Il est enfin frappant de constater l’importance que conservent les disputes régionales dans la poursuite du conflit dans l’est de la RDC. Bien que très affaiblis et certainement incapable de menacer le pouvoir de Kigali, les rébellions hutu rwandaises continuent de peser lourdement sur le climat d’insécurité, du fait de la menace qu’ils continuent de constituer aux yeux du gouvernement rwandais ainsi que par la contre-mobilisation de groupes locaux qu’ils génèrent.

A ce titre, et à l’heure où le gouvernement rwandais accuse le gouvernement congolais de collaborer avec les FDLR, il est utile de rappeler que la première année du mandat de Félix Tshisekedi a été marquée par une collaboration très étroite avec le gouvernement rwandais. Kinshasa a autorisé l’armée rwandaise à opérer sur le territoire congolais, en dépit de l’illégalité de la manœuvre et des risques de violation des droits de l’Homme – qui se sont d’ailleurs matérialisés. Malgré ces dérives, ces collaborations ponctuelles ont réussi à affaiblir certaines rébellion hutu rwandaises, ce qui a pu contribuer, à long terme, à faire diminuer la violence à Shabunda et Kalehe.
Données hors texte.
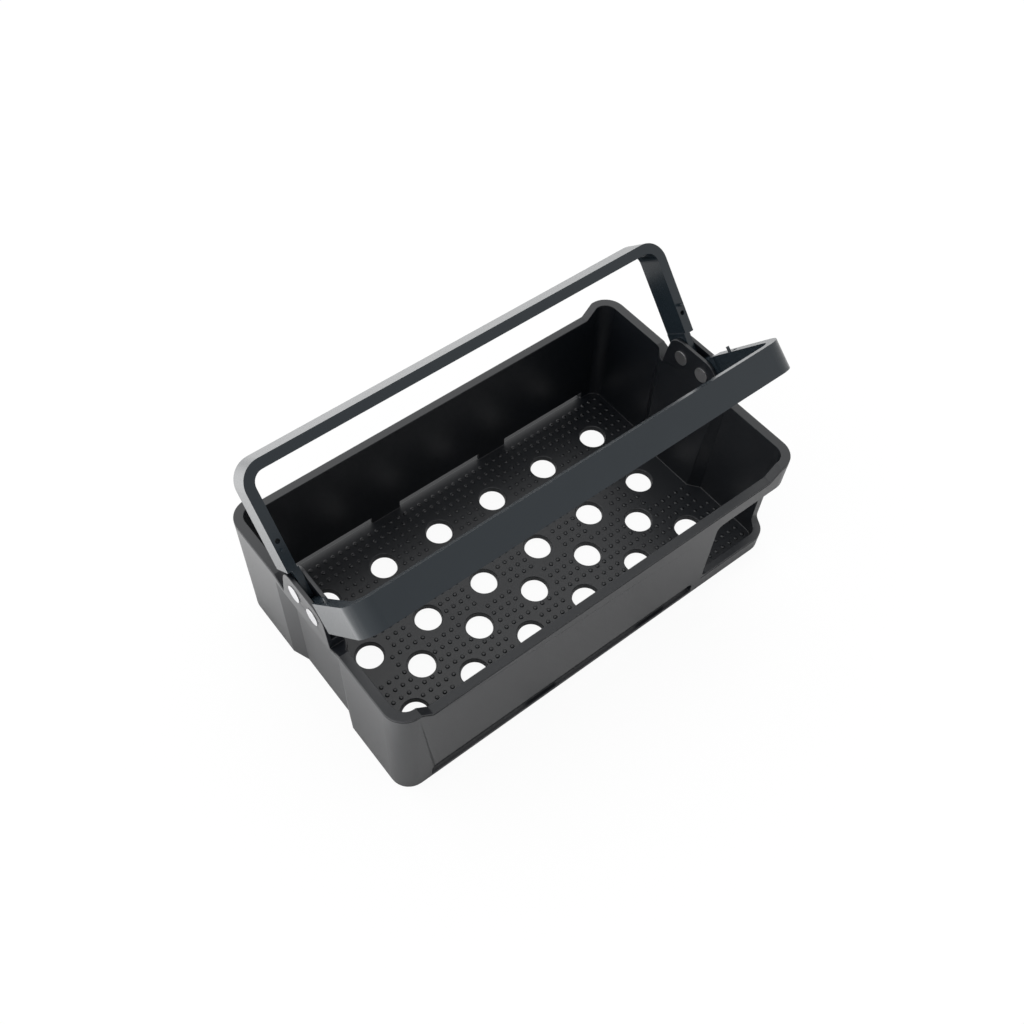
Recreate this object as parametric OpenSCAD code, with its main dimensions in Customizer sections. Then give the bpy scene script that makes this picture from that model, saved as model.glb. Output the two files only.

Du point de vue de la lutte régionale contre les rébellions hostiles à Kigali, l’appui que fournit le Rwanda aux rebelles du M23 selon le groupe d’experts de l’ONU sur la RDC paraît contre-productif. Il a largement contribué à détériorer les relations entre Kinshasa et Kigali. Or la logique de coopération entre les deux pays, qui prévalait au début du mandat de Félix Tshisekedi, semble avoir été beaucoup plus efficace pour affaiblir les rébellions hostiles au gouvernement rwandais.